What You Need to Know About Property Taxes

By: Rachel Mork

Before you buy a home, you will need to investigate the property taxes that will be levied against the property each year. Because property taxes vary from city to city and are affected by both local and state tax laws, you cannot assume the property taxes on a home in one city will be remotely close to the property taxes in another city. The differences in property taxes can be vast, and it may have an impact on how much home you can afford.

When investigating property taxes, you will want to find out how much the mill rate is. The mill rate is the dollar amount assigned as property taxes in relation to every thousand dollars of assessed property value. This formula is used to calculate your property taxes in a particular town or city. Every city has its own mill rate, which is determined by the value of your home and established by an appraiser and the budget of that city's government.

The money you pay in property taxes is used to provide the services you most likely take for granted-education, the fire department, the police force, sanitation services, infrastructure construction, city planning, and parks and recreation services. It's important to know that property taxes do not stay the same, but rather they are changed (raised) to meet the rising needs of the community.

Property taxes reflect the changes happening in the city. If the city is experiencing high growth and the increased infrastructure and city service needs that go with it, property taxes may be assessed and raised annually. If the city is not experiencing growth, taxes may remain unchanged for years. Some cities have established caps for how much the government can raise your property taxes in a year.

For this reason, not only do you want to research a city or neighborhood based on quality of life, but you also need to consider your budget. You may have a fantastic school system, snow plowing as soon as a flake hits the ground and potholes that are repaired instantly, all of which are wonderful, but all of which come at a cost. In some situations, a high property tax might be worth it, but a high property tax without good schools and infrastructure might mean you should look at other neighborhoods. In general, make sure you get what you pay for.

Everything's relative in terms of neighborhoods and taxes. A high property tax rate might be fine if the state in which you choose to live has other low state taxes.

If you think the property taxes assessed for a home are too high, you can challenge the taxes by contacting your local assessment office and challenging the appraisal of the home. If the value of the home is reappraised as being lower in value than the initial appraisal, the property taxes assessed for the home will also be lowered. However, this will also affect how large of a loan the bank will lend you, so consider carefully if it will be worth it to seek property tax relief before buying a home. You cannot challenge the local mill rate; this is set by the local government.

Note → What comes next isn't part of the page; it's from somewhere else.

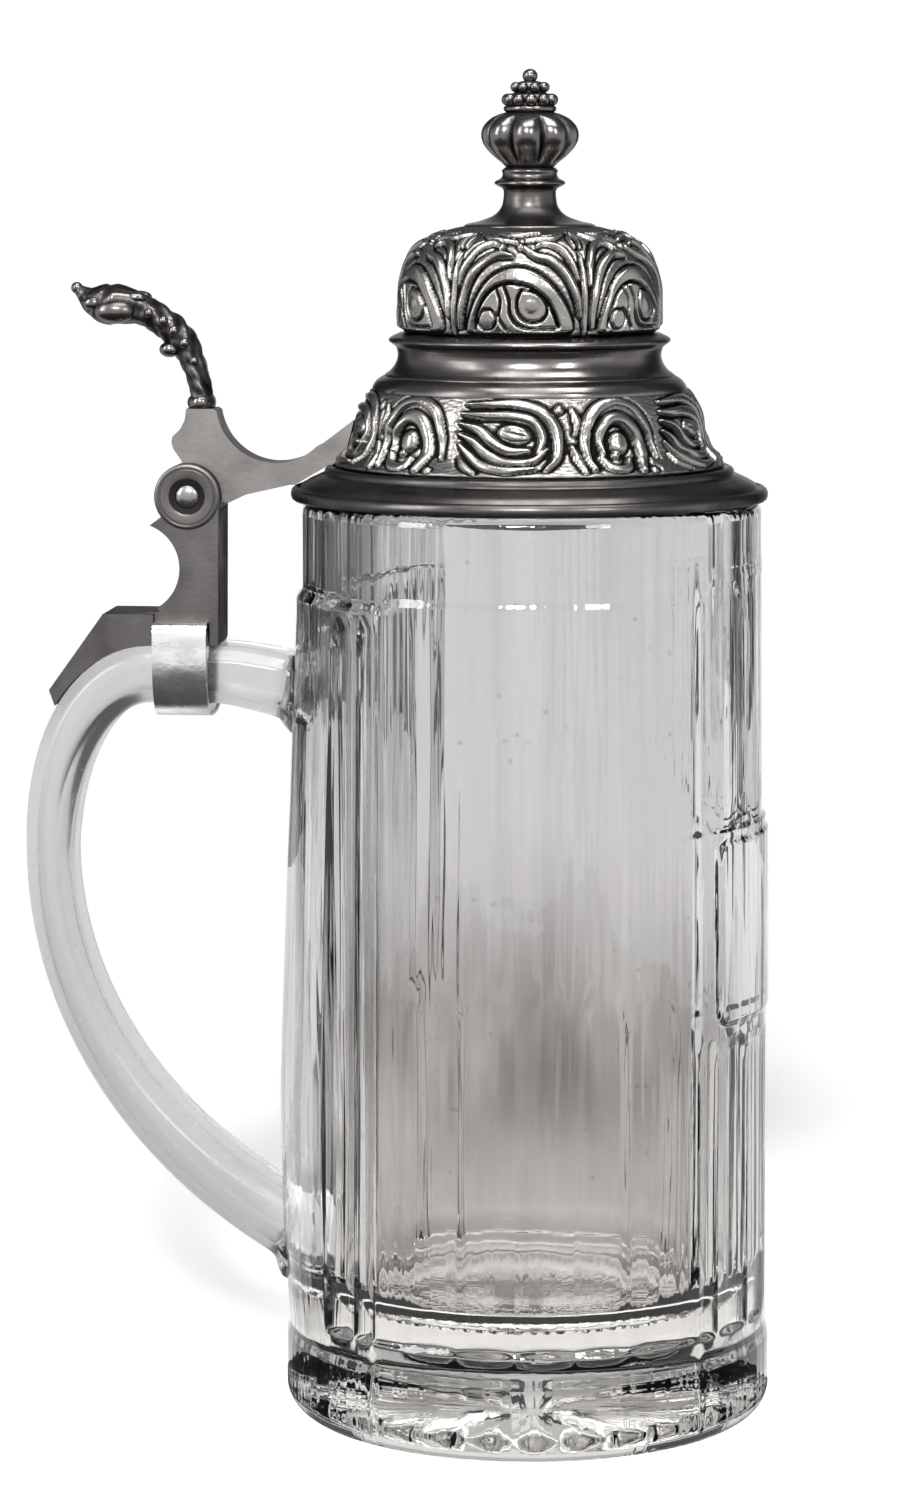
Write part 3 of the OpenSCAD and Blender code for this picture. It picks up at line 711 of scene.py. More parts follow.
def make_glass():
    """Body and handle joined into one skin, so that light bends only at real surfaces."""
    body = piece("glass", glass_wall_shape(), "stein",
                 ("glass_body", "glass_handle"), CLEAR_GLASS)
    tool = bpy.data.objects.new("handle_tool", bpy.data.meshes.new("handle_tool"))
    verts, quads, tris = handle_shape()
    faces = [*map(tuple, quads.tolist()), *map(tuple, tris.tolist())]
    tool.data.from_pydata((verts * MM).tolist(), [], faces)
    bpy.context.scene.collection.objects.link(tool)
    union = body.modifiers.new("union", "BOOLEAN")
    union.operation = "UNION"
    union.solver = "MANIFOLD"
    union.object = tool
    bpy.context.view_layer.update()
    solid = bpy.data.meshes.new_from_object(
        body.evaluated_get(bpy.context.evaluated_depsgraph_get())
    )
    body.modifiers.clear()
    body.data = solid
    solid.polygons.foreach_set("use_smooth", np.ones(len(solid.polygons), bool))
    solid.set_sharp_from_angle(angle=math.radians(38))
    bpy.data.objects.remove(tool)
    return body


# ---------------------------------------------------------------- relief


def stroke_height(a, b, points, widths, height):
    """Height over the plane (a, b) of a raised line: an ellipse's half section of the
    given half widths and height, carried along a smooth curve through the points."""
    line = through(points, 14 * len(points))
    half = np.interp(np.linspace(0, 1, len(line)), np.linspace(0, 1, len(widths)), widths)
    away = (a[..., None] - line[:, 0]) ** 2 + (b[..., None] - line[:, 1]) ** 2
    nearest = (away / half**2).min(-1)
    return height * np.sqrt(np.clip(1 - nearest, 0, None))


def boss_height(a, b, centre, radii, height, turn=0.0):
    """Height of a raised oval: half an ellipsoid, turned by some degrees."""
    c, s = math.cos(math.radians(turn)), math.sin(math.radians(turn))
    u = ((a - centre[0]) * c + (b - centre[1]) * s) / radii[0]
    v = ((b - centre[1]) * c - (a - centre[0]) * s) / radii[1]
    return height * np.sqrt(np.clip(1 - u * u - v * v, 0, None))


def relief(a, b, strokes, bosses, plates=(), lines=()):
    """The highest of all plates, strokes and bosses at each point, with the ground raised
    to a low plateau away from them, and engraved lines cut in last. A plate is level
    inside its outline; an engraved line takes off depth * (1 - (distance / width)^2)."""
    height = np.zeros(np.broadcast(a, b).shape)
    for points, widths, tall in strokes:
        height = np.maximum(height, stroke_height(a, b, points, widths, tall))
    for outline, tall in plates:
        height = np.maximum(height, plate_height(a, b, outline, tall))
    for centre, radii, tall, turn in bosses:
        height = np.maximum(height, boss_height(a, b, centre, radii, tall, turn))
    for points, width, depth in lines:
        cut = stroke_height(a, b, points, (width, width), 1.0)
        height = np.clip(height - depth * cut**2, 0, None)
    return height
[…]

You might think you already know what the property tax will be, especially if you have a friend or family member living in that neighborhood who keeps you informed. However, the home may be reassessed when it is sold to you, and you might wind up paying more than someone else who lives in that neighborhood.

Property taxes are prorated at the time of the home purchase. You will be responsible for the property taxes starting the day of ownership of your new home. It is very likely that the mortgage company you use to obtain your house loan will escrow your property taxes, which means the taxes you will pay will be worked into your monthly mortgage payment, raising the amount of money per month you will need to pay. When estimating how much you can pay per month for a home, you will need to consider the property taxes in that monthly cost.

When tax time rolls around, you may be able to ease the pain of a high property tax by deducting it from your federal taxes. You will have to find out how either much you paid through your lender (not how much you put into escrow) or how much you paid directly. However, those who make enough to be affected by the Alternative Minimum Tax (AMT) might not be able to reap these benefits.